Fear that one client will see something they weren’t meant to see and make a snap decision about you.
And honestly? That fear isn’t irrational. Algorithms don’t understand nuance. Brand managers don’t scroll thoughtfully. Google definitely doesn’t care about context.
So when people ask, “Should I be hiding this?” what they’re really asking is, “How do I protect my career without betraying myself?”
That’s the real question.
What Separation Actually Is
Separating your spicy work is not about shame.
It’s about clarity.
You’re not hiding your art. You’re organizing it.
Just like authors use different names for different genres, actors can use separate identities for separate audiences. A pseudonym. A distinct brand. A different website, email, and social presence.
Both are real. Both are you. They just serve different people.

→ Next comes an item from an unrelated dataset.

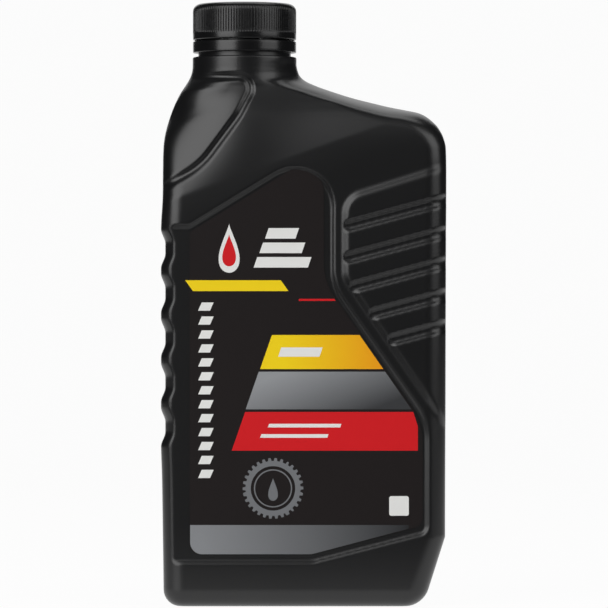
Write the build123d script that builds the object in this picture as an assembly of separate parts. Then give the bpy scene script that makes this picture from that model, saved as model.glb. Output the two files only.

When everything lives in one place, clients get confused. And confused clients don’t book.
Clear clients do.
The Practical Line in the Sand
A few things matter more than people realize.
Separate branding.
Different headshots, colors, fonts, tone. If one side of your work says PBS and the other says sultry midnight headphones, they should not look related.
Separate metadata.
File names, tags, credits. This is where people accidentally connect dots they never meant to connect.
Separate systems.
Emails. Phone numbers. Invoicing if you can. Boundaries get easier when logistics support them.
None of this makes you secretive. It makes you intentional.
When the Worlds Almost Touch
This is the moment that spikes everyone’s nervous system.
Someone recognizes your voice.
A link gets shared accidentally.
A client stumbles across something unexpected.
Here’s the rule. Don’t panic.
If you’re comfortable acknowledging it, a simple line works:
“I work in multiple genres under different names to keep my projects organized.”
That’s it. No explanation tour. No justification.
You’re allowed to run your business like a business.
And if you’re not comfortable bridging those worlds, quiet consistency does the work for you. No cross-linking. No wink-wink posts. No mixing lanes just this once.
Something We Don’t Talk About Enough
Adult performance work can take real emotional energy.
Just like screaming in video games.
Just like intense drama.
Just like anything that asks your nervous system to open.
So recovery matters. Boundaries matter. Choice matters.
Doing one kind of spicy work does not obligate you to do all of it.
Your comfort line is allowed to move, but it’s also allowed to exist.
Take care of the system holding all of this. One artist. One body. One brain.
A Thought I’m Sitting With
People assume separation means being two different people.
I don’t see it that way.
I see one whole artist with range and boundaries.
Different lighting. Different outfits. Same integrity.
The goal isn’t secrecy.
It’s sovereignty.
You decide who sees what, where, and when. That’s not avoidance. That’s professionalism.